Итак, прочитал я все стихотворения, как опубликованные при жизни, так при жизни и не опубликованные, и пришел к суждению, что с третьим разрядом я все-таки действительно погорячился. Есть стихи замечательные и заслуженно знаменитые, вроде «Сороковых-роковых...». Есть стихи славные и приятные, вроде поздней пярнуской лирики — природа, простые человеческие чувства, иногда тонко, иногда красиво, но почти всегда с каким-нибудь «дерибасом»: то рифма под конец скрипнет, то пластика нарушится... Почти обязательно. Как будто автор боялся совершенства. Ужасны, конечно, размышления в стихах, особенно философские и исторические. И особенно с «декабристской подкладкой». Даже, собственно, «Пестель, поэт и Анна». В них я слышу готовность советского интеллигента изнасиловать все и вся, чтобы оказаться правым. Правильным. Хорошим. Подогнать мир под себя. Второстепенный поэт эпохи Александра Ривина — вот это будет, пожалуй, честно и справедливо, если говорить о качестве самого стихотворного материала. «Второстепенный поэт» в русской поэзии — звание высокое. Думаю, и сам Самойлов был бы, положа руку на сердце, не против этого определения, хотя и претендовал, как известно, на большее. Но сам же на большее не очень и рассчитывал, в чем неоднократно прямо и косвенно признавался (к забавному удивлению автора предисловия, между прочим). С надеждой, разумеется, что его опровергнут: нет-нет, Давид Самойлович, не тянете Вы "слово залежалое", а большой молодец и в конкретно-исторических условиях (вот оно, главное, — «конкретно-исторические условия»!) ничем не хуже «Анны Андревны». Думаю, это максимум того, что в рамках положенных временем, местом и самим собой ограничений Давид Самойлов мог достигнуть.

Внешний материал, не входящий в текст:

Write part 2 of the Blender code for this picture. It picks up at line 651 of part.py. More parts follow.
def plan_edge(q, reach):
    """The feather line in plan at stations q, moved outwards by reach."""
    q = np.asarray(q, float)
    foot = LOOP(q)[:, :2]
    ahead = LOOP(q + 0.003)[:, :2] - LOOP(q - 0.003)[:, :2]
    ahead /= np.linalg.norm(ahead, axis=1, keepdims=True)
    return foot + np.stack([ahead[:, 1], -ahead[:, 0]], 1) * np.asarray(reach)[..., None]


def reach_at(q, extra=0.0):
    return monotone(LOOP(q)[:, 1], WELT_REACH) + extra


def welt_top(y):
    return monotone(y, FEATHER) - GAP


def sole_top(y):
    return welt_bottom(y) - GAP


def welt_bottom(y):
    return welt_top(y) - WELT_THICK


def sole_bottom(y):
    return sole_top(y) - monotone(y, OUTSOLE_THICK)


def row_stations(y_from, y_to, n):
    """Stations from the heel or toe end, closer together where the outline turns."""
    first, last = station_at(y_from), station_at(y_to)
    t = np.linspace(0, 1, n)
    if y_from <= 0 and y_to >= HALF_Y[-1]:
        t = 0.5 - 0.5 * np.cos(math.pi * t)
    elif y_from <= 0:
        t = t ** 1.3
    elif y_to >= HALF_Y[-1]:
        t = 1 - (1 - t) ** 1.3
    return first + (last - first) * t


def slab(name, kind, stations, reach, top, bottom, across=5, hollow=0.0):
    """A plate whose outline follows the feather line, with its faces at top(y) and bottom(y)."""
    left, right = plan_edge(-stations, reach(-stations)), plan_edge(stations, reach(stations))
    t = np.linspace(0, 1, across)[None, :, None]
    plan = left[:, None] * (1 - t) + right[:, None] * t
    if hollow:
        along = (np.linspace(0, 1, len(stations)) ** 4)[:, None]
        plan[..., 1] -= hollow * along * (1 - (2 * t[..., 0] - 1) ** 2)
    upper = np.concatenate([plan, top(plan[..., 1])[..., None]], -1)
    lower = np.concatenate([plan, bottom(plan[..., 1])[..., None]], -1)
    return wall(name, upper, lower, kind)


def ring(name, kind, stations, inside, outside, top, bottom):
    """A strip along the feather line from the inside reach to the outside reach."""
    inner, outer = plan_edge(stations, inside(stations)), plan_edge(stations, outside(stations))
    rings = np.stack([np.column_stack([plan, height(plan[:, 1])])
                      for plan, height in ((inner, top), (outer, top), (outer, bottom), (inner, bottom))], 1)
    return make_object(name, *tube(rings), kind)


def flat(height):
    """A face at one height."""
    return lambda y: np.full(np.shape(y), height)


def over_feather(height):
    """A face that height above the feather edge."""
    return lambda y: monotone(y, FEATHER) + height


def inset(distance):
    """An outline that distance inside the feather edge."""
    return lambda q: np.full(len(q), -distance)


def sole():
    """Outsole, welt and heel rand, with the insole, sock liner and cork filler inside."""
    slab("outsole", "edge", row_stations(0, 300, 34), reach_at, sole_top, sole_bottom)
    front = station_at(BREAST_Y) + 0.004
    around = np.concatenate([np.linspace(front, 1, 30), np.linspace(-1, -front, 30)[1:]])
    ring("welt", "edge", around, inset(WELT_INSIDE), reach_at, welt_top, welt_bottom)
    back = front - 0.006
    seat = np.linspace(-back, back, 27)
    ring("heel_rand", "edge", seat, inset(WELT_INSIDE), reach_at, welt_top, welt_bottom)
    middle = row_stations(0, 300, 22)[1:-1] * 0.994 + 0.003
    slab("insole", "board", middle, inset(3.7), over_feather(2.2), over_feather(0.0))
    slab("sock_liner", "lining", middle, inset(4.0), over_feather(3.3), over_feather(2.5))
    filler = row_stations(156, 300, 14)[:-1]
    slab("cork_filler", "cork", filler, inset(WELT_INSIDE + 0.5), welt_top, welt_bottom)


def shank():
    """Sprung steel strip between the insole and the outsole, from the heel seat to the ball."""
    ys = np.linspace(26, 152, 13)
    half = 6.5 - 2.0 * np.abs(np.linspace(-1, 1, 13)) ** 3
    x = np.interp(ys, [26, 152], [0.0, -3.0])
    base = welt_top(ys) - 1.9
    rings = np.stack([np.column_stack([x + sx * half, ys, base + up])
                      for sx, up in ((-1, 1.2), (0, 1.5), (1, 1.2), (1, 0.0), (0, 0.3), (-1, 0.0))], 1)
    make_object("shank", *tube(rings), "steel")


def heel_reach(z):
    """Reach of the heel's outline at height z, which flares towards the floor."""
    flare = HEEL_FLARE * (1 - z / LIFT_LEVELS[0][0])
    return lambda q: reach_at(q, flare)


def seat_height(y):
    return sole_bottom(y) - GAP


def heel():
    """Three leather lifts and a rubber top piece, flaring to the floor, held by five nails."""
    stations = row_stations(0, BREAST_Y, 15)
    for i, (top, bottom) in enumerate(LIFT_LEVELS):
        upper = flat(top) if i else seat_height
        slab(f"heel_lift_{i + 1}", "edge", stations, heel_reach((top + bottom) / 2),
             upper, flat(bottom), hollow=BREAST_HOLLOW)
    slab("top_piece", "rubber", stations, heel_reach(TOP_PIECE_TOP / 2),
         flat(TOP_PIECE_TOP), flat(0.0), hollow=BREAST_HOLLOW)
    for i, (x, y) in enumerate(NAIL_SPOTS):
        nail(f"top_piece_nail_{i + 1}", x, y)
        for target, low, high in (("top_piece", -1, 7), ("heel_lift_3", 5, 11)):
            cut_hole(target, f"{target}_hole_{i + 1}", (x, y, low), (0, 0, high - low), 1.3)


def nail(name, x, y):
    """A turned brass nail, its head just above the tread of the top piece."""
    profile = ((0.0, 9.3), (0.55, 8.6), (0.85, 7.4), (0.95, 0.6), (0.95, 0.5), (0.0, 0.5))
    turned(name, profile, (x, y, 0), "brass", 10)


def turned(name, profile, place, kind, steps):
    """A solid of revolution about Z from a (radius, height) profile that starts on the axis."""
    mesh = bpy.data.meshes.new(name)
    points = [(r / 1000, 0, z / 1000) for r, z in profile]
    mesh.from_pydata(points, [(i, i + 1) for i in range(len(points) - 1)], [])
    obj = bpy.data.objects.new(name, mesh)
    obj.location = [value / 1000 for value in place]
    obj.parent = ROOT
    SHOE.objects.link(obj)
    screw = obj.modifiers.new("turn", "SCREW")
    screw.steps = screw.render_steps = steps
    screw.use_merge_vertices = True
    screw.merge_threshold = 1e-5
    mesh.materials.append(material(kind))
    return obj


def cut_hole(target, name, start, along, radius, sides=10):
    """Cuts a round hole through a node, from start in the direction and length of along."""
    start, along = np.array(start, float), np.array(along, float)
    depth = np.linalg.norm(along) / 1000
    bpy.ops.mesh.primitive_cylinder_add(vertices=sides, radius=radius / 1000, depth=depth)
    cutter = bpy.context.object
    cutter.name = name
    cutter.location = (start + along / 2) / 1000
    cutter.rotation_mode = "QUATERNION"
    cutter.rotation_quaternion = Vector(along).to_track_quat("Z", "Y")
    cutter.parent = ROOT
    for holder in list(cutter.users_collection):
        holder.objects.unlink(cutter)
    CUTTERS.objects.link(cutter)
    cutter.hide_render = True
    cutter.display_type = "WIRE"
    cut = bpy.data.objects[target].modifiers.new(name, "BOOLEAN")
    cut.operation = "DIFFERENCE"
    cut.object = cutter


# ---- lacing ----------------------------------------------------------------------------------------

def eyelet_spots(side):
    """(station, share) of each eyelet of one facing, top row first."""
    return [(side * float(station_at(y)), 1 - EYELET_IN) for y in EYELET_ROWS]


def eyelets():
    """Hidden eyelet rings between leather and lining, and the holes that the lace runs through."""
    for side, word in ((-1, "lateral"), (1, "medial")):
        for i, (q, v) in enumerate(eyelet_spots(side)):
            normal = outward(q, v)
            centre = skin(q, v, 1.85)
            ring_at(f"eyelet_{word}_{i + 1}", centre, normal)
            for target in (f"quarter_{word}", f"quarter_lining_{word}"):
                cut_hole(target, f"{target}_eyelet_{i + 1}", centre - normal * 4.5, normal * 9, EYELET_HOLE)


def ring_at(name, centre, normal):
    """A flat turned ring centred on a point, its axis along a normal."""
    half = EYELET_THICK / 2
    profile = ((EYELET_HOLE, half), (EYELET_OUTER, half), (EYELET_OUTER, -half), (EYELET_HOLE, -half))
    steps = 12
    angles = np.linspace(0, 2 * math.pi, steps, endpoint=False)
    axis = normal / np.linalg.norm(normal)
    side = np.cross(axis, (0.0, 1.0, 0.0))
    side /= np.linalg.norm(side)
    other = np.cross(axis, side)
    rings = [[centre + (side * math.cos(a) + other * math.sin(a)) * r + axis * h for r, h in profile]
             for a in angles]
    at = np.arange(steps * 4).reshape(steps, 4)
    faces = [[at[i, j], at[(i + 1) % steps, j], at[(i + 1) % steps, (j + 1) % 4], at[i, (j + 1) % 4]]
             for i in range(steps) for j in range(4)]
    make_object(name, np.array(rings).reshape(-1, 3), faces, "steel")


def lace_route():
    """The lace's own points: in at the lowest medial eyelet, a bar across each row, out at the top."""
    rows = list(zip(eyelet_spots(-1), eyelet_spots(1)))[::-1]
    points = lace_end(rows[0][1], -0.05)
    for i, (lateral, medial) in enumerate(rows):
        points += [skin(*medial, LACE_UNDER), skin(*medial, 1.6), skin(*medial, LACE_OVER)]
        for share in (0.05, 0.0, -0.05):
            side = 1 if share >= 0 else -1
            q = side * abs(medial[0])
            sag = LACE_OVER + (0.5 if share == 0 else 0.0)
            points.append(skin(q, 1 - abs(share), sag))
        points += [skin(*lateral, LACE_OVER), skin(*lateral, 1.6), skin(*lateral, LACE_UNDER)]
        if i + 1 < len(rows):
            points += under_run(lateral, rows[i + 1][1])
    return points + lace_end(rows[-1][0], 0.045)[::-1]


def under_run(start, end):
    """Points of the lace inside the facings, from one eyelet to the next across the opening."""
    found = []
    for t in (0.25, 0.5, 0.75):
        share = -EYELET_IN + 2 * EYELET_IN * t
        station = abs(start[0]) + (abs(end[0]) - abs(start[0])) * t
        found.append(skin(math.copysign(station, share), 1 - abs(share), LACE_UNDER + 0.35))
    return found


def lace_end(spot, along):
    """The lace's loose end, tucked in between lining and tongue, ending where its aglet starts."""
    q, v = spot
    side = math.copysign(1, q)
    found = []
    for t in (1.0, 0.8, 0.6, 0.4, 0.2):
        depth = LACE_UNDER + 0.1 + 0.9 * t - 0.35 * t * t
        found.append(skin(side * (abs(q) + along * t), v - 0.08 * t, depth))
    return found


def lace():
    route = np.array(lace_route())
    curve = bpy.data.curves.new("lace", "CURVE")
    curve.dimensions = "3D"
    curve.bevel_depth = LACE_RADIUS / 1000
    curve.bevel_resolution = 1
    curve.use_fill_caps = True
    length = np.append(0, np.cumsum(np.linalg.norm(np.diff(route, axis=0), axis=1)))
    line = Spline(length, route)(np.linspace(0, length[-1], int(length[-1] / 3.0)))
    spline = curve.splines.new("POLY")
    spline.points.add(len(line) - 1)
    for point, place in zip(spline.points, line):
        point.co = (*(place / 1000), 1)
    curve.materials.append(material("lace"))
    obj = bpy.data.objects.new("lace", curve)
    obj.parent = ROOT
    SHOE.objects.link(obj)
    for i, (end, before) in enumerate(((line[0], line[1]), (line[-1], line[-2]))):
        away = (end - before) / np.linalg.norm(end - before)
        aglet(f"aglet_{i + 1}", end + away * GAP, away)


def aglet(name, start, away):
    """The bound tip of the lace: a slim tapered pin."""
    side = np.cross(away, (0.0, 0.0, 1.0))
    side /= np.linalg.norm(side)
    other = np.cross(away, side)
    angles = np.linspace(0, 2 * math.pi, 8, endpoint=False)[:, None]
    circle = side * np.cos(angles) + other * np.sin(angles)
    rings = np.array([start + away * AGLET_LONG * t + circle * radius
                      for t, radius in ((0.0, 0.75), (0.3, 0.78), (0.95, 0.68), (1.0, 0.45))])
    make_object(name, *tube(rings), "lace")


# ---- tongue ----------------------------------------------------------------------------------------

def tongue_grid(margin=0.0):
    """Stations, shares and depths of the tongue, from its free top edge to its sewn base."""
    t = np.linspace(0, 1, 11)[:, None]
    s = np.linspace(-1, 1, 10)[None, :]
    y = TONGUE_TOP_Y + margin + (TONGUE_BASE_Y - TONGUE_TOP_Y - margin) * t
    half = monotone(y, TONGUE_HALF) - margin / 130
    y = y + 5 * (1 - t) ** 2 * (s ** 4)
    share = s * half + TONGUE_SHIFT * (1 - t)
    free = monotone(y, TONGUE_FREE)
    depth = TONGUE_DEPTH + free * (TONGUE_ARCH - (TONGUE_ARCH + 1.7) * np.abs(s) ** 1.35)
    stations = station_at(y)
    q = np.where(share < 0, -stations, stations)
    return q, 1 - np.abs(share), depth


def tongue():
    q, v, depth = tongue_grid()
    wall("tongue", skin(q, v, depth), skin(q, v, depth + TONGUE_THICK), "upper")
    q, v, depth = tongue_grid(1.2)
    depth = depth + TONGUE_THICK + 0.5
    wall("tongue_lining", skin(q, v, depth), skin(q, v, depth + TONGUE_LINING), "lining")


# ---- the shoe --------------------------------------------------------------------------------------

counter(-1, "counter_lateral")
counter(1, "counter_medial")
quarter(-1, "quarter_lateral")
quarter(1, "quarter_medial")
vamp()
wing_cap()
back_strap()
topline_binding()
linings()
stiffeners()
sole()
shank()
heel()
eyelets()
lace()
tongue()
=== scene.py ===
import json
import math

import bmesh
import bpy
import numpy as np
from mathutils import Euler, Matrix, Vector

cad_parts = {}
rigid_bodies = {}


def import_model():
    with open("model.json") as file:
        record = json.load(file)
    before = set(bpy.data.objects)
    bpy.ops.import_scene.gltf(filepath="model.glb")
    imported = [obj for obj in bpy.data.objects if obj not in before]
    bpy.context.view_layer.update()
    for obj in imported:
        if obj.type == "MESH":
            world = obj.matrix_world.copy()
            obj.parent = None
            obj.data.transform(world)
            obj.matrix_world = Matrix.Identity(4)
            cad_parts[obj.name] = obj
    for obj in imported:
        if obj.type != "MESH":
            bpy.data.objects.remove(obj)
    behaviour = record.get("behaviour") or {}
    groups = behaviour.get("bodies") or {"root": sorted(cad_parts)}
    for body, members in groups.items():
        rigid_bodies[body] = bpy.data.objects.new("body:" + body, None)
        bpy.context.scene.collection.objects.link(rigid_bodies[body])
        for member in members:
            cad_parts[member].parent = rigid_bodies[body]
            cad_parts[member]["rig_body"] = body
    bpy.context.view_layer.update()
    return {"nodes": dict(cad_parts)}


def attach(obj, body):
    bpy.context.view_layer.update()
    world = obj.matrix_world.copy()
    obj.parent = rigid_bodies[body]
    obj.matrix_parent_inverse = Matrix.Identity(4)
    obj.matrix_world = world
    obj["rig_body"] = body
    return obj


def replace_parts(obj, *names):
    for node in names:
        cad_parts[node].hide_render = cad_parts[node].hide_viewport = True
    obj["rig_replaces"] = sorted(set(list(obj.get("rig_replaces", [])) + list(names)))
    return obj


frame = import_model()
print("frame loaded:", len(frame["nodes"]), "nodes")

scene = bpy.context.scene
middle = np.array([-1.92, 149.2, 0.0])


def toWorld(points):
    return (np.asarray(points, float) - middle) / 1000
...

Или скажем по-другому: прочитал я все стихотворения Давида Самойлова — и представился он мне... рыбой в аквариуме. В большом аквариуме и большой рыбой, типа зеркального карпа. Плавает, как на воле, но в какую сторону ни поплывет, неизбежно упрется в стекло, и мы увидим страдальчески-расплющенное толстогубое лицо. Дальше-то ходу нет, плыви назад, там как раз корму насыпали. В издательстве «Радуга» за переводы с венгерского по известной и знаменитой формуле (© Давид Самойлов) «минута — строчка — рубль».

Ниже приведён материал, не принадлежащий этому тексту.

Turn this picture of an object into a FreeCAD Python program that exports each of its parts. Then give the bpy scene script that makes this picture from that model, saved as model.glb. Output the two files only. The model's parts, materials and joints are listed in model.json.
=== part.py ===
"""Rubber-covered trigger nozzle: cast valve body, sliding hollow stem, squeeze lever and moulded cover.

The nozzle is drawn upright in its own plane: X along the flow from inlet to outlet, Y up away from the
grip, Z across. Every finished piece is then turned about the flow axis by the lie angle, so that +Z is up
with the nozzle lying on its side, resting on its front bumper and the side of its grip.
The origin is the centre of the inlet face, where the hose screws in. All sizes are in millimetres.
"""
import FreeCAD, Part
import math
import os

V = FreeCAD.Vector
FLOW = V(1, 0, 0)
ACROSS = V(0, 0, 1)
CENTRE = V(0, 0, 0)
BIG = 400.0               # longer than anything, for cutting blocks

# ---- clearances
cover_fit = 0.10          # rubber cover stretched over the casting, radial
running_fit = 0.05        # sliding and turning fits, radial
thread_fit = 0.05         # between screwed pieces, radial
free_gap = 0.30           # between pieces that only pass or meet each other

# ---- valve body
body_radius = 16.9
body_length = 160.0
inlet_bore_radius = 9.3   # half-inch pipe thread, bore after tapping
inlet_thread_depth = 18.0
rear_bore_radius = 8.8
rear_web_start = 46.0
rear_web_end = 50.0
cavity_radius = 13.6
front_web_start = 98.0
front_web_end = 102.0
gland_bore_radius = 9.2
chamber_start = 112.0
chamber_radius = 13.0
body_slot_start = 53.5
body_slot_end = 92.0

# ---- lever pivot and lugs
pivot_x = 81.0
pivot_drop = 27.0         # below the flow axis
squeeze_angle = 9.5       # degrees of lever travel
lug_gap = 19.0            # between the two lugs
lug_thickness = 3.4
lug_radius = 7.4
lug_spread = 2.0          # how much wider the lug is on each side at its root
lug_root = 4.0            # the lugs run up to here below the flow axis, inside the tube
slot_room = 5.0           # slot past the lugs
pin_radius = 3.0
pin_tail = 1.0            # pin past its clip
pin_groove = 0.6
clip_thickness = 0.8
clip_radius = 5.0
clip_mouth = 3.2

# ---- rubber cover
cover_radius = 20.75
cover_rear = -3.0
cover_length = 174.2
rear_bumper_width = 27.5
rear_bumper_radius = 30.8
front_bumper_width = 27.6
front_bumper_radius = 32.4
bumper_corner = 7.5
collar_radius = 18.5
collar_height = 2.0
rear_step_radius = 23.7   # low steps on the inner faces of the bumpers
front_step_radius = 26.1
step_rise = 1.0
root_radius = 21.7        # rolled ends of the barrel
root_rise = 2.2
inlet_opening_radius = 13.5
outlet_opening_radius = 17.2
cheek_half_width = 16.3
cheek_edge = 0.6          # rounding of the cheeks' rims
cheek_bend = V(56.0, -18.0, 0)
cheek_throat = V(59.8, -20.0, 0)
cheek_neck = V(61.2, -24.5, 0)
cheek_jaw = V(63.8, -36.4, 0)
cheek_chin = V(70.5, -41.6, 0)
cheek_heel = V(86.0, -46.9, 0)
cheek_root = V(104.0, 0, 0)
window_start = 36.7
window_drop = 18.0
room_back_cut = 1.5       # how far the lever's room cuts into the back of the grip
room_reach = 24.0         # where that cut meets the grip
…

Советский писатель — всегда раб (надо ли специально оговаривать, что антисоветский советский писатель — такой же раб, ничуть не меньший? — кажется, снова надо). Пусть привилегированный раб, хорошо кормимый и одеваемый, отпускаемый погулять за границу и даже иногда используемый для обучения хозяйских детей. Пусть талантливый и мудрый (в терпимых пределах) — но раб. Пусть наказуемый и лишаемый похлебки за строптивость и требования улучшить свое рабское существование и соблюдать свои рабские права — но раб. А большие поэты не бывают рабами. То есть, конечно, это рабы не бывают большими поэтами, даже если им удается написать некоторое количество почти замечательных стихотворений. Вот, собственно, и все, что я хотел сказать о Давиде Самойлове, быть может, из всех советских аквариумных карпов ближе всего подходившем к стенкам аквариума, теснее всех в них вжимавшемся. На этой книге можно было бы образцово рассмотреть пределы, положенные антропологическому эксперименту «советский человек» и культурному проекту «разрешенный воздух» (даже без поэм, хотя их отсутствие и досадно!). Но зачем? Те, кто еще в аквариуме (пусть и разбитом и уже почти без воды), все равно не поверят. Родившимся же на воле все это, наверно, малоинтересно. Может быть, существенно оно все только для таких, как мы, — рожденных в аквариуме, но умудрившихся дать деру, когда при очередной смене воды нас пересаживали из банки в банку.
P.S. Об аппарате книги мне сказать — помимо вскользь уже замеченного — особо нечего. Предисловие г-на Немзера не демонстрирует той филологической девственности, которой справедливо славятся его газетные статьи. Можно сделать вывод, что девственность эта является не присущим г-ну Немзеру свойством, но, скорее, его орудием, если не оружием в священной борьбе за право объявить разбитый аквариум целым. Значительную часть предисловия занимают, однако, общественно-исторические размышления г-на Немзера, представляющие примерно такой же интерес, как размышления о русской истории Давида Самойлова, Александра Солженицына, Игоря Шафаревича или любого другого советского интеллигента.